In Michigan more chestnut oak is reported by car builders than by any other class of manufacturers, though wagon makers buy it. Car shops use about 220,000 feet a year, and work it into hand cars, push cars, track-laying cars, and cattle guards.
The large remaining area of timber growth in which chestnut oak appears is the Appalachian range through eastern Tennessee and western North Carolina, and the fact that it is comparatively plentiful in the forests of the Appalachian range will tend to bring it more and more into prominence as a factor in the making of wagons, cars, boats, staves, and furniture as the other oaks become scarcer.
The probable future of chestnut oak is an interesting problem for study. Few steps have yet been taken looking toward providing for generations to come. Chestnut oak has been left to take care of itself.

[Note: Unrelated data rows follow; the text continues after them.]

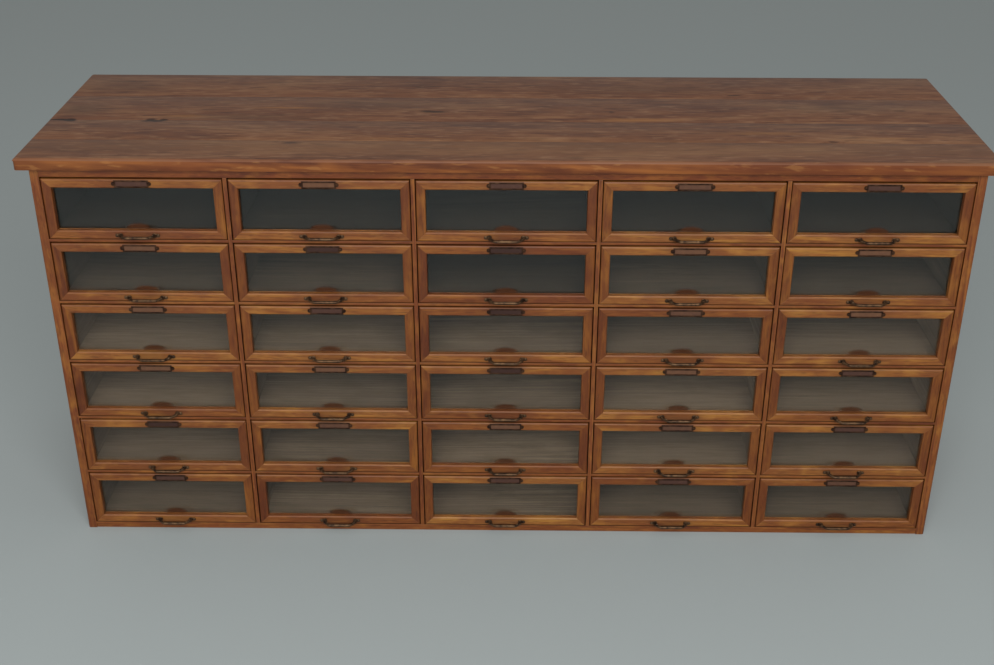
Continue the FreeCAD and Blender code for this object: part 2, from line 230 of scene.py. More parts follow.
# axes says which way the wood grows, which way runs across the board and which way into it
def makeOak(name, axes, look, isCounter=False):
    material, tree, surface = newMaterial(name)
    place = addNode(tree, "ShaderNodeTexCoord").outputs["Object"]
    parts = addNode(tree, "ShaderNodeSeparateXYZ", {"Vector": place})
    along, across, into = (parts.outputs[axis] for axis in axes)
    tone, pith, arris, paintedShade = (addNode(tree, "ShaderNodeAttribute", attribute_name=layer).outputs["Fac"]
                               for layer in ("tone", "pith", "arris", "paintedShade"))
    # a growth ring is a bowl round the pith: its depth in the board falls off with the square of the offset
    offset = addNode(tree, "ShaderNodeMath", {0: across, 1: pith}, operation="SUBTRACT").outputs["Value"]
    square = addNode(tree, "ShaderNodeMath", {0: offset, 1: offset}, operation="MULTIPLY").outputs["Value"]
    depth = into
    slopes = [(square, 0.5 / (look["bowlMm"] * mm)), (along, look["lean"]), (tone, look["ringShift"])]
    if isCounter:  # the grain runs round a knot as if the wood rose there
        rise = markMask(tree, place, counterMarks["knots"], 0, counterMarks["bulgeReach"])
        slopes.append((rise, counterMarks["bulgeMm"] * mm))
    for value, slope in slopes:
        depth = addNode(tree, "ShaderNodeMath", {0: value, 1: slope, 2: depth},
                        operation="MULTIPLY_ADD").outputs["Value"]
    grown = addNode(tree, "ShaderNodeCombineXYZ", {"X": along, "Y": across, "Z": depth}).outputs["Vector"]
    noises = {}
    for pattern, (*sizeMm, detail) in look["patterns"].items():
        scale = [1 / (size * mm) for size in sizeMm]
        drawn = addNode(tree, "ShaderNodeMapping", {"Vector": grown, "Scale": scale}).outputs["Vector"]
        noise = addNode(tree, "ShaderNodeTexNoise", {"Vector": drawn, "Scale": 1, "Detail": detail,
                                                     "Distortion": look["wander"]})
        noises[pattern] = noise.outputs["Fac"]
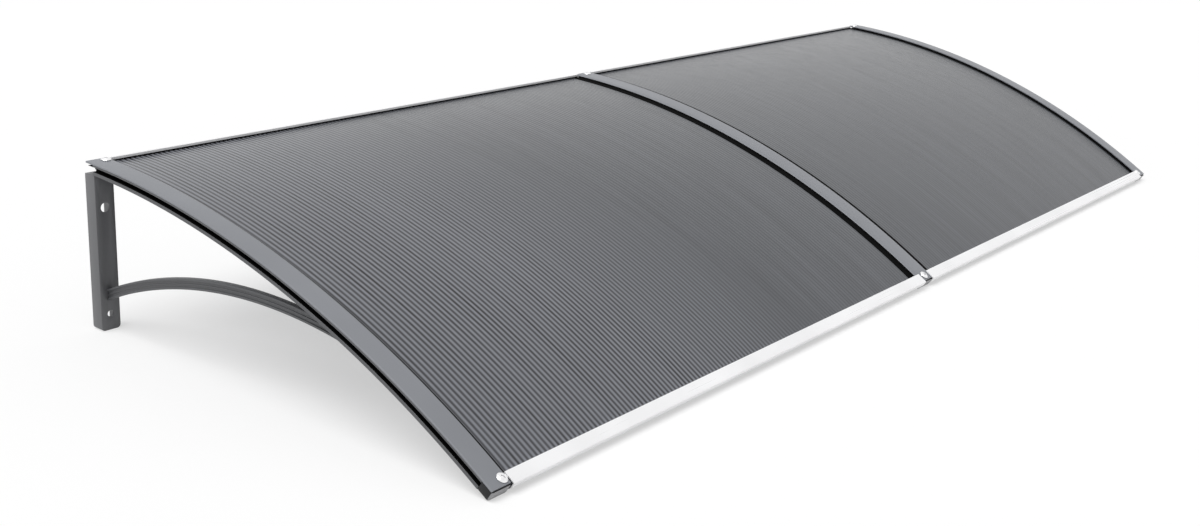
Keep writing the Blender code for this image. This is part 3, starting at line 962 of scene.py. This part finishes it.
class CANOPY_OT_rails(bpy.types.Operator):
    """Builds the front rails, the back rails and the seals along the wall."""

    bl_idname = "canopy.rails"
    bl_label = "Rails and seals"

    def execute(self, context):
        own = context.scene.canopy_sizes
        end = own.width / 2 - own.end_rib
        for side, turn in (("left", -1), ("right", 1)):
            self.front_rail(side, turn, end)
            ends = turn * (own.centre_rib / 2 + GAP), turn * (end - GAP)
            work = bmesh.new()
            add_loft(work, bar_rings(self.back_rail_section(), *ends, 8))
            piece = write_mesh(f"wall_rail_{side}", work)
            finish_piece(piece, [f"back_rail_{side}"], "back_rail")

            work = bmesh.new()
            add_loft(work, bar_rings(self.back_seal_section(), *ends, 8))
            piece = write_mesh(f"wall_seal_{side}", work, math.radians(50))
            finish_piece(piece, [f"back_gasket_{side}"], "seal")
        return {"FINISHED"}

    def back_rail_section(self):
        """A wall rail's back, its hook over the sheet and its foot under it."""
        bevel = 0.0004
        front = -BACK_RAIL_DEPTH
        wall = BACK_RAIL_WALL
        return [
            (0.0, 0.0),
            (front + bevel, 0.0),
            (front, -bevel),
            (front, -BACK_RAIL_HOOK),
            (front + wall, -BACK_RAIL_HOOK),
            (front + wall, -wall),
            (-wall, -wall),
            (-wall, wall - BACK_RAIL_DROP),
            (-BACK_RAIL_FOOT, wall - BACK_RAIL_DROP),
            (-BACK_RAIL_FOOT, -BACK_RAIL_DROP),
            (0.0, -BACK_RAIL_DROP),
        ]

    def back_seal_section(self):
        """The rubber strip between a wall rail's hook and the sheet."""
        top = -BACK_SEAL_TOP
        bottom = -BACK_SEAL_BOTTOM
        return [
            (-0.0041, top),
            (-0.0044, top - 0.0004),
            (-0.0044, bottom + 0.0004),
            (-0.0041, bottom),
            (-0.0019, bottom),
            (-0.0019, top),
        ]

    def front_rail(self, side, turn, end):
        """An L-shaped rail over a sheet's front edge, with a lip down to the sheet."""
        own = sizes()
        inner = own.arc_length + GAP
        outer = inner + RAIL_THICK
        back = own.arc_length - own.rail_cover
        top = -GAP - RAIL_THICK
        drop = own.rail_drop
        outline = [(back, -GAP), (back, top + EDGE), (back + EDGE, top)]
        for degrees in (0, 22.5, 45, 67.5, 90):
            angle = math.radians(degrees)
            s = outer - RAIL_BEND + RAIL_BEND * math.sin(angle)
            outline.append((s, top + RAIL_BEND - RAIL_BEND * math.cos(angle)))
        outline += [(outer, drop), (inner, drop), (inner, -GAP)]
        work = bmesh.new()
        section = [arc_point(s, below) for s, below in outline]
        ends = turn * RAIL_MIDDLE_END, turn * (end - RAIL_END_GAP)
        add_loft(work, bar_rings(section, *ends, 8))
        high = -GAP - 0.0005
        outline = (
            (back, high),
            (back, RAIL_LIP),
            (back + RAIL_THICK, RAIL_LIP),
            (back + RAIL_THICK, high),
        )
        lip = [arc_point(s, below) for s, below in outline]
        near = own.centre_rib / 2 + SHEET_CLEAR
        add_loft(work, bar_rings(lip, turn * near, turn * (end - SHEET_CLEAR)))
        piece = write_mesh(f"drip_rail_{side}", work, math.radians(30))
        finish_piece(piece, [f"front_rail_{side}"], "rail")


class CANOPY_OT_posts(bpy.types.Operator):
    """Builds the three wall posts."""

    bl_idname = "canopy.posts"
    bl_label = "Posts"

    def execute(self, context):
        own = context.scene.canopy_sizes
        for side, x, _, _ in rib_places():
            half = own.post_width / 2
            wall = own.post_wall
            corner = POST_CORNER
            inner_top = -own.post_top - wall
            outline = []
            for degrees in (90, 75, 60, 45, 30, 15, 0):
                angle = math.radians(degrees)
                px = -half + corner - corner * math.cos(angle)
                outline.append((px, corner - corner * math.sin(angle)))
            outline.append((-half, own.height - own.post_top))
            outline += [(-px, pz) for px, pz in reversed(outline)]
            work = bmesh.new()
            rings = []
            for y in (-post_front(), own.post_back):
                rings.append([place(x + px, y, pz - own.height) for px, pz in outline])
            add_loft(work, rings)
            piece = write_mesh(f"post_{side}", work)
            tools = bmesh.new()
            inner = (
                (-post_front() + wall, -own.height - 0.01),
                (own.post_back + 0.01, -own.height - 0.01),
                (own.post_back + 0.01, inner_top),
                (-post_front() + wall, inner_top),
            )
            add_loft(tools, bar_rings(inner, x - half + wall, x + half - wall))
            cut(piece, tools, f"post_hollow_{side}")
            tools = bmesh.new()
            for depth, radius in POST_HOLES:
                start = place(x, -post_front() - 0.01, -depth)
                add_round(tools, radius, start, Vector((0, 1, 0)), 0.02, 48)
            cut(piece, tools, f"post_holes_{side}")
            soften(piece, 0.0005)
            resmooth(piece)
            finish_piece(piece, [f"wall_post_{side}"], "post")
        return {"FINISHED"}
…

The trees, produced in nature’s way, have been ample to supply all needs in the past, and they will be for the near future. Chestnut oak possesses some advantages over most of the other oaks. Large trees will grow on very poor soil, where most other oaks are little more than shrubs. Trees so grown are little more susceptible to disease than if produced in good soil, though they develop more slowly and are smaller. There are many poor flats and sterile ridges in the chestnut oak’s range, and they will produce timber of fairly good kind, if the chestnut oaks are permitted to have them. Nature gave this tree facilities for taking possession. Its acorns will grow without being buried. They do not depend on blue jays to carry them to sunny openings or squirrels to plant them; but they will sprout where they fall, whether on hard gravelly soil or dry leaves; and they at once set about getting the tap roots of the future trees into the ground. In many instances the chestnut oak’s acorns do not wait to fall from the tree before they sprout. Like the seed of the Florida mangrove, they are often ready to take root the day they touch the ground. The large acorn is stored with plantfood which sustains the growing germ for some time, and the ground must be very hard and exceedingly dry if a young chestnut oak is not soon firmly established, and good for two or three hundred years, if let alone.
The forester who may undertake to grow chestnut oaks must exercise great care in transplanting the seedlings, or the tap roots will be broken and the young trees will die. The best plan is to drop acorns on the ground where trees are expected to grow, and nature will do the rest, provided birds and beasts leave the acorns alone.